Unbelievably, Bob Saget died yesterday. I’m absolutely shocked. As long as I have been on this planet, so has Bob Saget been – a father figure to all, especially those of us who were lacking one to begin with. What better and more loving father could one ever ask for than Danny Tanner? He gave us lonely kids hope that somewhere, a dad might be out there to love us and see the good in us, too.
He was only 65 years old – found dead in a Ritz Carlton in Orlando after performing a gig in Jacksonville (I think) the night before. Can you imagine? Just snuffed out like that, whoosh. It scares me to think that he’s only roughly six years older than my mother … I don’t even want to think about that. Yet I really can’t stop thinking about it … no matter how much I want to. When Tyler’s mother passed away, I started to develop this niggling feeling in the back of my head about death that I can never quite get rid of. It feels so close, all the time. God, I don’t want to think of it. 65 years old … that feels like no time in this world. Like life is still beginning. That’s only 30 years older than me, and that sounds like a lot … but life passes by so damn quickly. How fast will my years, my mother’s years, fly by before we are potentially 65 years old and out like a light? Again – I don’t even – I can’t even – think about it.

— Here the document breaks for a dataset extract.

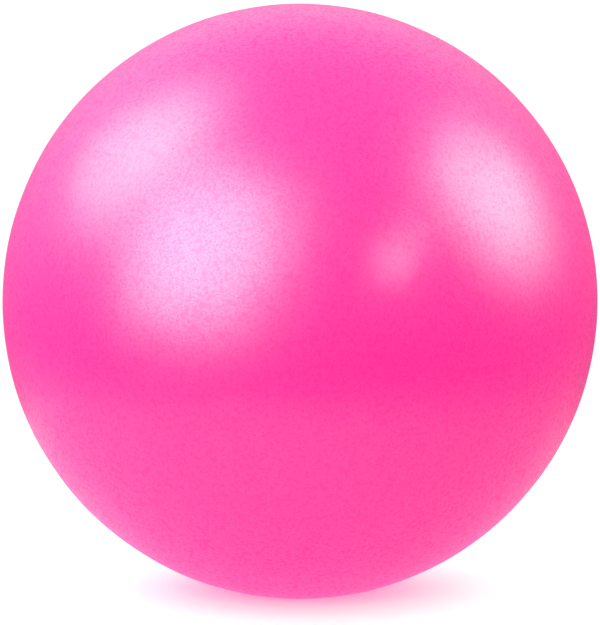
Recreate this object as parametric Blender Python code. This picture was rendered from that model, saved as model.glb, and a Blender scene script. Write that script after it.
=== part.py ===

So I will choose I instead to think of all the laughs and lessons Bob Saget gave to me – from how to properly keep a house clean, to avoiding your evil twin, Manny – to being a loving and caring father who stepped up for his children and ushered them lovingly through life as they grew and faced the trials and tribulations of growing up. I did not know Bob Saget, but I knew Danny Tanner – and he will always be among the greatest TV fathers my generation was fortunate to love and be loved by.
You have put my fears of my mother in to words. Whenever something like this happens, my moms years trundle on in front and center.